Mechanical property and structural changes by thermal cycling in phase-separated metallic glasses

Abstract

Nondestructive cryogenically thermal cycling has been a simple but effective treatment to enhance mechanical properties of glassy materials. However, how the structural heterogeneities on nanometer scales are affected by thermal cycling is still an issue. Here, we report the response of spatial heterogeneities in three selected Ti41Zr25Be28Fe6, Zr56Co14Cu14Al16 and Zr42Y14Co22Al22 (at.%) metallic glasses (MGs) with different compositions to the thermal cycling, which show significantly different structure and properties after the same treatments and could be ascribed to the joint contribution of relaxation and rejuvenation induced by thermal cycling.
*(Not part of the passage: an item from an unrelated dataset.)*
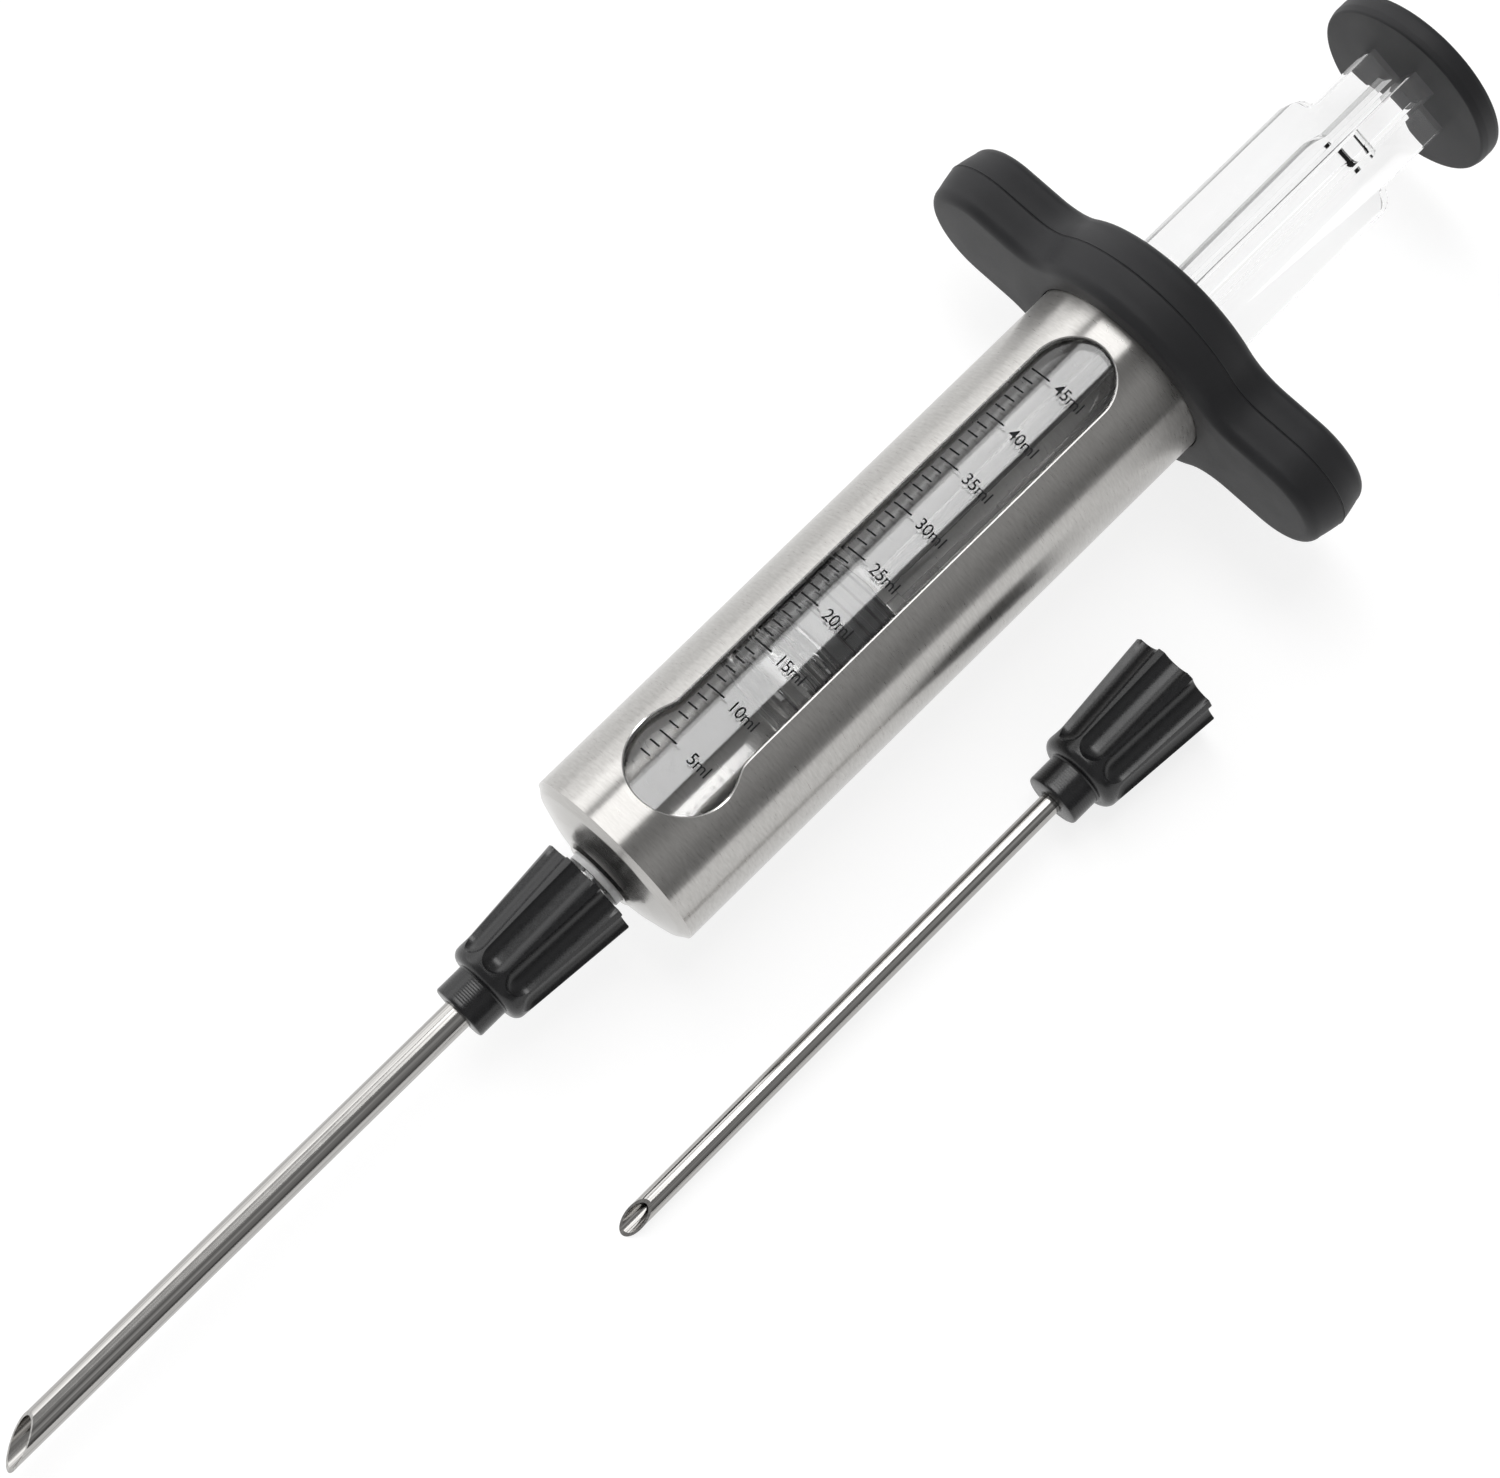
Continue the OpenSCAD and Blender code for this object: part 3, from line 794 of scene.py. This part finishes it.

The rejuvenation is initially prevailed in a Zr-Y-containing MG, whereas the relaxation is dominant in a Cu-Co-containing MG, both eventually entering into a dynamic equilibrium state. By employing nanometer-scale structural models, the intrinsic correlation between the spatial heterogeneity and thermal cycling is proposed. The discovery could provide the fundamental understanding of the role of spatial heterogeneity in influencing the macroscopic properties of MGs via thermal cycling and help design high-performance glassy materials by tailoring their atomic structures with suitable thermal treatments.